Written problem: Begin at the line that contains "hide_parts(node)", stop after the line that contains "slot.material = finish", and reproduce only that span, unaltered.

Material:
* * *

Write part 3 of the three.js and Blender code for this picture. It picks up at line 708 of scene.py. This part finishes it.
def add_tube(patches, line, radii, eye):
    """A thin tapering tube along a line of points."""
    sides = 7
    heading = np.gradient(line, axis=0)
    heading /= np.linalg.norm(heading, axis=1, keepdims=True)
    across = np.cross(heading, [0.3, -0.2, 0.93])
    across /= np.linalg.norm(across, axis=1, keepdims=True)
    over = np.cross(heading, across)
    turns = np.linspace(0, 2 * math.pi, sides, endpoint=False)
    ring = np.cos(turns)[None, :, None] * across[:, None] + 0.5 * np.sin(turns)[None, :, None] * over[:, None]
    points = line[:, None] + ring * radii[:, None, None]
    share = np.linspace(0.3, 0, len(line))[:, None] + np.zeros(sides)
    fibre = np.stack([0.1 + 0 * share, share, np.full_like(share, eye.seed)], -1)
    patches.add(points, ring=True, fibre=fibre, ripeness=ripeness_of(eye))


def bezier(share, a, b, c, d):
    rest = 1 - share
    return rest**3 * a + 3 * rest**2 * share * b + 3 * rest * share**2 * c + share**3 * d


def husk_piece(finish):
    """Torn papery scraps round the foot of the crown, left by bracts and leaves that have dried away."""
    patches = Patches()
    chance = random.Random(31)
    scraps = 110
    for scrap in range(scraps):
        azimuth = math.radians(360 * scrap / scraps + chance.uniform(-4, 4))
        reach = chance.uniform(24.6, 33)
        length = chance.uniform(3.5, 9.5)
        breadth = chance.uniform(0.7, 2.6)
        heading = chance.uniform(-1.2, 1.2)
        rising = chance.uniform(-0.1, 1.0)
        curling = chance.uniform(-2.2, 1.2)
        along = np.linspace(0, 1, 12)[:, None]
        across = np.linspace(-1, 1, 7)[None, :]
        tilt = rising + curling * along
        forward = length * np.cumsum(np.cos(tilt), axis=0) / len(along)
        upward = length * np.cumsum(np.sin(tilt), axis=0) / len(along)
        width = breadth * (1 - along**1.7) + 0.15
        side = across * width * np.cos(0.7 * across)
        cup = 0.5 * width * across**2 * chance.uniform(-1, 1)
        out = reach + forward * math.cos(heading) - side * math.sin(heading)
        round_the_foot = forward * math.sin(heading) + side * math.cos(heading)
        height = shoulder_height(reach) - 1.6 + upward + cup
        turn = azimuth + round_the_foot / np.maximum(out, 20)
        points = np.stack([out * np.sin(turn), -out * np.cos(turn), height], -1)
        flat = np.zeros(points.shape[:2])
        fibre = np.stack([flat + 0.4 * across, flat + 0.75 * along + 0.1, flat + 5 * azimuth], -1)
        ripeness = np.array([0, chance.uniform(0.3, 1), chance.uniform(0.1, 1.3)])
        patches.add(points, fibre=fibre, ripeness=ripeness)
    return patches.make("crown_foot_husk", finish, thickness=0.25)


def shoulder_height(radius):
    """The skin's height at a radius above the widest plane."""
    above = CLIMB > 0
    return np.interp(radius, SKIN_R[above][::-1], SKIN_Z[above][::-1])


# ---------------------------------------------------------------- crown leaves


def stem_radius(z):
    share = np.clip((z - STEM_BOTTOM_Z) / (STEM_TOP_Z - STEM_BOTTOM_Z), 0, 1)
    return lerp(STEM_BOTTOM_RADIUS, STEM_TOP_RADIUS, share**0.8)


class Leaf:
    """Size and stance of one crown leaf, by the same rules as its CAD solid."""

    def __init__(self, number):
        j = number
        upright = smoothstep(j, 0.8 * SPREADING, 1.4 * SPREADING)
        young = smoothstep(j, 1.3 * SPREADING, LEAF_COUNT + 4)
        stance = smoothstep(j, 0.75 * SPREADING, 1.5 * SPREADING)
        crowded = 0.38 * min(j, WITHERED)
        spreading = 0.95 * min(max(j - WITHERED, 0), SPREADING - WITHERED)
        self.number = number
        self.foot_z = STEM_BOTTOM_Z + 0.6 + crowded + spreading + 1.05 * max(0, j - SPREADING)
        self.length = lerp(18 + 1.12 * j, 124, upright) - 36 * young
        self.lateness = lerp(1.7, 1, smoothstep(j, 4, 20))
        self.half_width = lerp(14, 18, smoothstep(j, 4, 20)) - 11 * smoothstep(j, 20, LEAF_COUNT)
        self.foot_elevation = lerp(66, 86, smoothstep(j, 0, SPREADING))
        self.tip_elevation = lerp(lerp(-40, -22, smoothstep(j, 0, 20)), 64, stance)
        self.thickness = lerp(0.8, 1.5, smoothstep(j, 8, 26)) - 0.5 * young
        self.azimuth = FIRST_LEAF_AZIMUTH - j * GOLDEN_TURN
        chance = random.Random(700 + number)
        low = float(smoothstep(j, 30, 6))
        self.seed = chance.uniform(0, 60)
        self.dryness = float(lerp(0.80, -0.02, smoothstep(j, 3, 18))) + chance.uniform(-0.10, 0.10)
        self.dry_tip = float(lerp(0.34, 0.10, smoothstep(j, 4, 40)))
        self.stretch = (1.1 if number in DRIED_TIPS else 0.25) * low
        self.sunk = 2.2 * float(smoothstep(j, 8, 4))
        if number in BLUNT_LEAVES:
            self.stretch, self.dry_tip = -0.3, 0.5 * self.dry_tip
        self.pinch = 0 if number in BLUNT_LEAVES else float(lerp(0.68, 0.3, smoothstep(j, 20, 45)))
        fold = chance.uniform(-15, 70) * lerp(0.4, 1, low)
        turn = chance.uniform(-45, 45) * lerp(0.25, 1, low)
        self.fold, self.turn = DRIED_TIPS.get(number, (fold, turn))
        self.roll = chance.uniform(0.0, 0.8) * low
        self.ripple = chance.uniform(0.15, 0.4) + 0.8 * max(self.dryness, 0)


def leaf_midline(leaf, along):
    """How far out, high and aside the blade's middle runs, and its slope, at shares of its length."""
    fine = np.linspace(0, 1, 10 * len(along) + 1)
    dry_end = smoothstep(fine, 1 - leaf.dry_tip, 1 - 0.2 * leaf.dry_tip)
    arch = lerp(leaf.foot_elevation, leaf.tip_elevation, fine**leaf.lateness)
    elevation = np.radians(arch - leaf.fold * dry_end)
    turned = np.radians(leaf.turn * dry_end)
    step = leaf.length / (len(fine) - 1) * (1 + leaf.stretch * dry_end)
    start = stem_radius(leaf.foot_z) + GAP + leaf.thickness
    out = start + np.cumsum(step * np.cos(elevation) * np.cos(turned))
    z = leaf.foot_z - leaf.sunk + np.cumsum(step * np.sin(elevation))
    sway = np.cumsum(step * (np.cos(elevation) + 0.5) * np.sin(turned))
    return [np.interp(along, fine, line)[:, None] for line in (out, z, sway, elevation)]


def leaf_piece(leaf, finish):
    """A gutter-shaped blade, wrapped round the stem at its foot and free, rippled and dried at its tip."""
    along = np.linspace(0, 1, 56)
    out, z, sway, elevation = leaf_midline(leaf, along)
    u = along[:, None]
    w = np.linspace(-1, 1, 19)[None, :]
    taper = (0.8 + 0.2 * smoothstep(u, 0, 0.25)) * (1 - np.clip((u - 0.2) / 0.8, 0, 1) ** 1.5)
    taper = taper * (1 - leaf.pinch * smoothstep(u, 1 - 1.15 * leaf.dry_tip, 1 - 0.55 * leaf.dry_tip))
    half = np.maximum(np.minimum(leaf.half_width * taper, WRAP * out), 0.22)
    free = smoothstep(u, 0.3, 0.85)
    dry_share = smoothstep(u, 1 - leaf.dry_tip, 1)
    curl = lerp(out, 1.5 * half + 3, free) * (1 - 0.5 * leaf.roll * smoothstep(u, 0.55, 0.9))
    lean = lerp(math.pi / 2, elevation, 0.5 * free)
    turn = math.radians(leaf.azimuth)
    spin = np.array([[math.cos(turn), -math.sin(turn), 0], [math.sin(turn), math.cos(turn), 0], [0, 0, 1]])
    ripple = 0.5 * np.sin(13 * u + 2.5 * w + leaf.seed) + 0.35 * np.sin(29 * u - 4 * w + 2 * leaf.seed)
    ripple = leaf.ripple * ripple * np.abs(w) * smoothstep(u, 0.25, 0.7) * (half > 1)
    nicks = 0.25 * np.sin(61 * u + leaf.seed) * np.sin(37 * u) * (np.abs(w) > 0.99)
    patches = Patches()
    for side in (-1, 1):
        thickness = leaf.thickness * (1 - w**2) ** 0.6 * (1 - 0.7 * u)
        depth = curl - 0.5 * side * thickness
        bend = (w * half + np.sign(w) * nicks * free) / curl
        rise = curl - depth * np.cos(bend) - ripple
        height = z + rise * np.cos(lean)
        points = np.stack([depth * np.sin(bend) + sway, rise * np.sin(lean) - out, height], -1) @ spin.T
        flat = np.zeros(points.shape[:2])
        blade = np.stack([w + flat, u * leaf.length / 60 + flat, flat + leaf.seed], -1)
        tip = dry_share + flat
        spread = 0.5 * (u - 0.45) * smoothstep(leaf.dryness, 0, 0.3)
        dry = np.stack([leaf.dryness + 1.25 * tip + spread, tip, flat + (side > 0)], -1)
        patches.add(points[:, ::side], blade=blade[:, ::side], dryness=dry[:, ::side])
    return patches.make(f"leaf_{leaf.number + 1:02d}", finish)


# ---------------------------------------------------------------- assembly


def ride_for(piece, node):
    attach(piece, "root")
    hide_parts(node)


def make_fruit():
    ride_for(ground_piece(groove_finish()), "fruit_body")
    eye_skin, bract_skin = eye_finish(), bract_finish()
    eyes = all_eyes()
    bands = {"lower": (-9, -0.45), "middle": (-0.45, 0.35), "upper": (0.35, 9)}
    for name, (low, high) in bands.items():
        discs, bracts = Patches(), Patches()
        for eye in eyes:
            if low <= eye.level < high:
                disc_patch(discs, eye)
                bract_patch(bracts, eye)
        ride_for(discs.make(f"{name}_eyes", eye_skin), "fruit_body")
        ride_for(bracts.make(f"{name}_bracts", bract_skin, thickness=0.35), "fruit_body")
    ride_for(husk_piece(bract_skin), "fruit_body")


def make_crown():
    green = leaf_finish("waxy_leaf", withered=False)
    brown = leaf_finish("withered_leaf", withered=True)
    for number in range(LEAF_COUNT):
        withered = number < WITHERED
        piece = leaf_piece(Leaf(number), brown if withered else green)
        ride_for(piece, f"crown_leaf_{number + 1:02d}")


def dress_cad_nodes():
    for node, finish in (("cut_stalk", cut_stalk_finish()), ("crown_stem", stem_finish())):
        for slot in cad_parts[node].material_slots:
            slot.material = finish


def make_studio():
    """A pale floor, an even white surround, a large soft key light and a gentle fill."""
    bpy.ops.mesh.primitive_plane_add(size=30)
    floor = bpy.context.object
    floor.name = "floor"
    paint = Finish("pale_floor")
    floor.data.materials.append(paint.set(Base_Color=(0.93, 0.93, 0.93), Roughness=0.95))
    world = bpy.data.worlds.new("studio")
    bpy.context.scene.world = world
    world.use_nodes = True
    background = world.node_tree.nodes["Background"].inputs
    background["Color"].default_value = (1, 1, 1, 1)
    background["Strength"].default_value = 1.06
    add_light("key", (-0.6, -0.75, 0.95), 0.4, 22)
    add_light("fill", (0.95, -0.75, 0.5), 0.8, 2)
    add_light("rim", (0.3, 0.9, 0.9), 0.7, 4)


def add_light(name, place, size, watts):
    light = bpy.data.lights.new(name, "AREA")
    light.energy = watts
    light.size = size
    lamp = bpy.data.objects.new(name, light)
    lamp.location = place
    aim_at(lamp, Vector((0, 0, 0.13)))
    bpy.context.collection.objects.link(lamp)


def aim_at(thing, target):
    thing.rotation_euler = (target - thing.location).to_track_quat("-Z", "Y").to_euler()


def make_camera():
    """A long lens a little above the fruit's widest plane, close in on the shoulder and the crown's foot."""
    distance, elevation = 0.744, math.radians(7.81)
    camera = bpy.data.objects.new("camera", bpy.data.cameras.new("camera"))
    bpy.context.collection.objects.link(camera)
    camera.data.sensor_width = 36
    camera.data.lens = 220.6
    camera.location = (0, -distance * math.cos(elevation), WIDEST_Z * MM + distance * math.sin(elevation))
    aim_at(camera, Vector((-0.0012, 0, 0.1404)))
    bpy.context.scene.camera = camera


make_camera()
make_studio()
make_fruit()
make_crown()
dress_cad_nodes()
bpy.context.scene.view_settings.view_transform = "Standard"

* * *

Answer to the task:
    hide_parts(node)


def make_fruit():
    ride_for(ground_piece(groove_finish()), "fruit_body")
    eye_skin, bract_skin = eye_finish(), bract_finish()
    eyes = all_eyes()
    bands = {"lower": (-9, -0.45), "middle": (-0.45, 0.35), "upper": (0.35, 9)}
    for name, (low, high) in bands.items():
        discs, bracts = Patches(), Patches()
        for eye in eyes:
            if low <= eye.level < high:
                disc_patch(discs, eye)
                bract_patch(bracts, eye)
        ride_for(discs.make(f"{name}_eyes", eye_skin), "fruit_body")
        ride_for(bracts.make(f"{name}_bracts", bract_skin, thickness=0.35), "fruit_body")
    ride_for(husk_piece(bract_skin), "fruit_body")


def make_crown():
    green = leaf_finish("waxy_leaf", withered=False)
    brown = leaf_finish("withered_leaf", withered=True)
    for number in range(LEAF_COUNT):
        withered = number < WITHERED
        piece = leaf_piece(Leaf(number), brown if withered else green)
        ride_for(piece, f"crown_leaf_{number + 1:02d}")


def dress_cad_nodes():
    for node, finish in (("cut_stalk", cut_stalk_finish()), ("crown_stem", stem_finish())):
        for slot in cad_parts[node].material_slots:
            slot.material = finish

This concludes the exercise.